Mesela Melih Gökçek yönetiminde Ankara’da vatandaşların hakları parsel parsel kimlere satıldı, neler oldu, araştırılsın. Bunu sıradan bir vatandaş olarak ben değil sonraki belediye başkanı Mansur Yavaş da talep etmiş hatta bunun için yetkili mercilere başvuru yapmış kaç kez. Araştırılsın.

Hukuktan, dürüstlükten, ahlaktan, mertlikten bahsedecekseniz, gelin suçla, suçluyla, yolsuzlukla, adam kayırmayla parti ayrımı yapmadan tam saha mücadele edelim. Bu ülkeyi bu çamurdan, bataktan kurtaralım. Var mısınız?

Birilerinin, “aman Allah korusun!” dediğini duyar gibiyim! Geniş mi dar mı bilmiyorum ama bir kesimin bu hukuksuzluktan çok sağlam menfaatleri var.

Kanun önünde, hukuk karşısında asla ama asla eşit olmak istemiyorlar.
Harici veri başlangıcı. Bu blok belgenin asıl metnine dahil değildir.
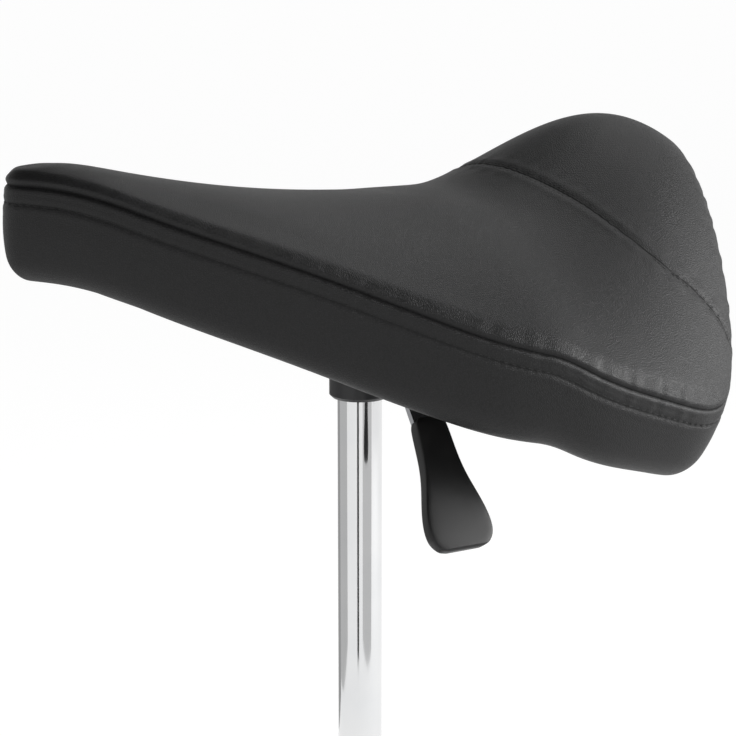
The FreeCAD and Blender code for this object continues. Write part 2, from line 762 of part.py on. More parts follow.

Milleti, bir yaşam tarzı olarak sefalette, bitmek bilmez ekonomik krizlerde, yoksulluk ve açlık sınırının altında eşitlediler.

Yukarlarda hukuktan bağımsız iktidar kapışması son sürat devam ederken, kurumların itibarı yerlerde sürünürken, ülke darbelerle çalkalanırken oluşan faturayı yine gariban millet ödeyecek. Halk daha da fakirleşecek. Kimin umurunda!

Her cuma hutbeden millete “sabır” ayetleri okuyup Allah ile aldatırken, kendileri yedi sülalelerine yetecek konfor içinde yüzmeye devam ediyor nasıl olsa.

Olan millete oldu, oluyor, olacak. Değişmeyen yazgısı budur ülkenin. 100 yılı az çok böyle geldi geçti, Türkiye Yüzyılı da böyle geldi ve geçiyor.

Cumhurbaşkanı için harbiden üzülüyor insan. Sahneye çıkarken karşı çıktığı, kıyasıya eleştirdiği ne varsa yaşıyor, yaşatıyor, yapıyor, yaptırıyor!

“Ölmeden ben bu mevki makamdan, bu koltuktan ayrılmam” fotoğrafı yıllar sonra bir karikatür olarak kahvehane köşelerine asılırsa hiç şaşırmam.

O artık ibretlik bir hikâyenin kahramanı.

Geçmiş olsun diyelim. Ama geçmiyor, gitmiyor ve bitmiyor.

Darbeler ve darbecilik esas, hak hukuk ve özgürlükler bu ülkede istisna olarak ancak ara dönemlerde, yalancı baharlar gibi kısacık yaşanıyor halen. O aralara denk gelmek, o araları açmak, çok açmak, uzatıp yaymak, genişletip temellendirmek, hukukla tahkim etmek temennisi ile.